— Start GIVEN DATA —
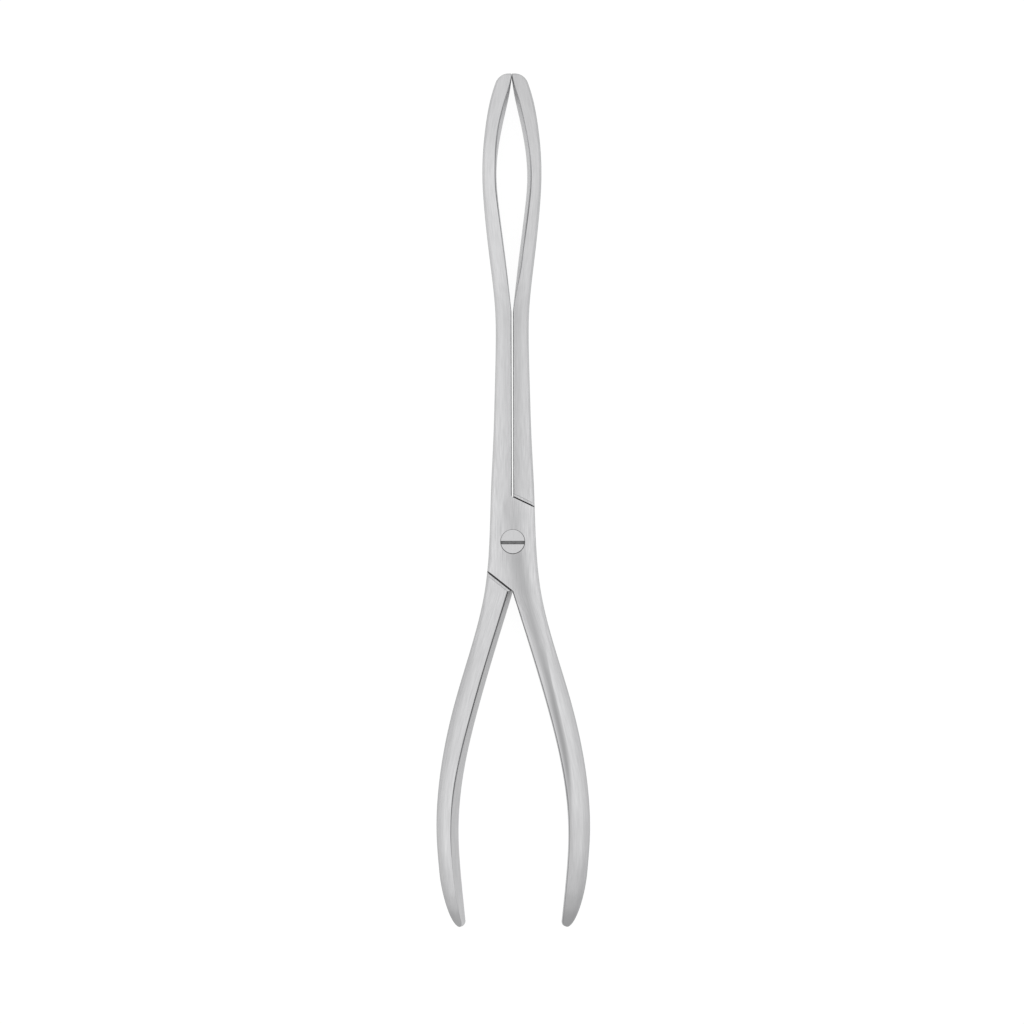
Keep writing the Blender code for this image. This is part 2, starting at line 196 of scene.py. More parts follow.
# The crease where a face meets the ground inner wall: its widths, its depth as a share
# of them, how far across its bottom lies, and how deep its inner lip, as shares too.
CREASE_WIDTH = 0.00050
LOOP_CREASE_WIDTH = 0.00035
CHEEK_CREASE_WIDTH = 0.00030
BOW_CREASE_WIDTH = 0.00025
HANDLE_CREASE_WIDTH = 0.0002
FAINT_CREASE_WIDTH = 0.00016
SLIT_CREASE_WIDTH = 0.00005
CREASE_STEEPNESS = 0.8
CREASE_BOTTOM_SHARE = 0.6
INNER_LIP_SHARE = 0.4

# A bar's width holds at least this many creases, and this many leans.
CREASES_IN_WIDTH = 6
LEANS_IN_WIDTH = 3

# The broken edges, and the strip filed down beside a shoulder.
EDGE_BREAK = 0.00014
FILED_WIDTH = 0.0009
FILED_DEPTH = 0.00010
FILED_STEP = 0.00012
HEAD_BREAK = 0.00005

# How much darker the steep part of an outer side is painted, for a duller finish and as
# painted shade where it turns away, and the filed strip beside a shoulder, as painted shade
# beside the joint's gap, as shares of the darkest, and how far from the slit its painted shade
# reaches.
SIDE_DULL_AND_SHADE = 0.80
FILED_SHADE = 0.3
SLIT_SHADE_WIDTH = 0.0030

# How dark the painted shade is on the joint's cut edges down into its gap, and on a
# crease's two lips as shares of the painted shade in the crease.
GAP_EDGE_SHADE = 0.9
OUTER_LIP_SHADE = 0.3
INNER_LIP_SHADE = 0.2

# The mean of the belt marks' noise, about which their tone swings.
STREAK_MEAN = 0.52

# Rounded ends.
TIP_CORNER = 0.0027
TIP_INNER_CORNER = 0.0004
TIP_EDGE = 0.0007
NOSE_LENGTH = 0.0220
NOSE_DROP = 0.0028
HEEL_CORNER = 0.0020
HEEL_FULLNESS = 1.7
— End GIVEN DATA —
▶ AIM OF THE EXERCISE
Without leaving anything out, quote all the data.

▶ WORKED ANSWER
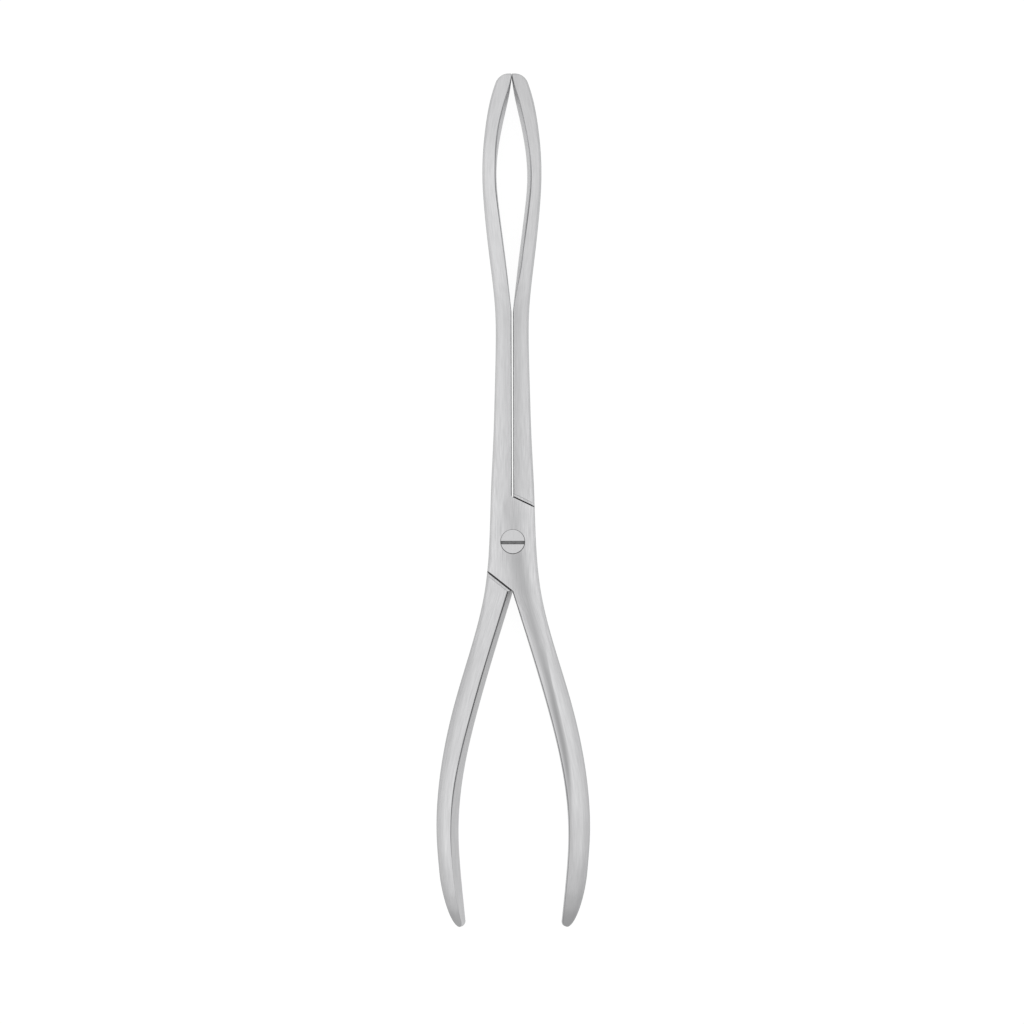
Keep writing the Blender code for this image. This is part 2, starting at line 196 of scene.py. More parts follow.
# The crease where a face meets the ground inner wall: its widths, its depth as a share
# of them, how far across its bottom lies, and how deep its inner lip, as shares too.
CREASE_WIDTH = 0.00050
LOOP_CREASE_WIDTH = 0.00035
CHEEK_CREASE_WIDTH = 0.00030
BOW_CREASE_WIDTH = 0.00025
HANDLE_CREASE_WIDTH = 0.0002
FAINT_CREASE_WIDTH = 0.00016
SLIT_CREASE_WIDTH = 0.00005
CREASE_STEEPNESS = 0.8
CREASE_BOTTOM_SHARE = 0.6
INNER_LIP_SHARE = 0.4

# A bar's width holds at least this many creases, and this many leans.
CREASES_IN_WIDTH = 6
LEANS_IN_WIDTH = 3

# The broken edges, and the strip filed down beside a shoulder.
EDGE_BREAK = 0.00014
FILED_WIDTH = 0.0009
FILED_DEPTH = 0.00010
FILED_STEP = 0.00012
HEAD_BREAK = 0.00005

# How much darker the steep part of an outer side is painted, for a duller finish and as
# painted shade where it turns away, and the filed strip beside a shoulder, as painted shade
# beside the joint's gap, as shares of the darkest, and how far from the slit its painted shade
# reaches.
SIDE_DULL_AND_SHADE = 0.80
FILED_SHADE = 0.3
SLIT_SHADE_WIDTH = 0.0030

# How dark the painted shade is on the joint's cut edges down into its gap, and on a
# crease's two lips as shares of the painted shade in the crease.
GAP_EDGE_SHADE = 0.9
OUTER_LIP_SHADE = 0.3
INNER_LIP_SHADE = 0.2

# The mean of the belt marks' noise, about which their tone swings.
STREAK_MEAN = 0.52

# Rounded ends.
TIP_CORNER = 0.0027
TIP_INNER_CORNER = 0.0004
TIP_EDGE = 0.0007
NOSE_LENGTH = 0.0220
NOSE_DROP = 0.0028
HEEL_CORNER = 0.0020
HEEL_FULLNESS = 1.7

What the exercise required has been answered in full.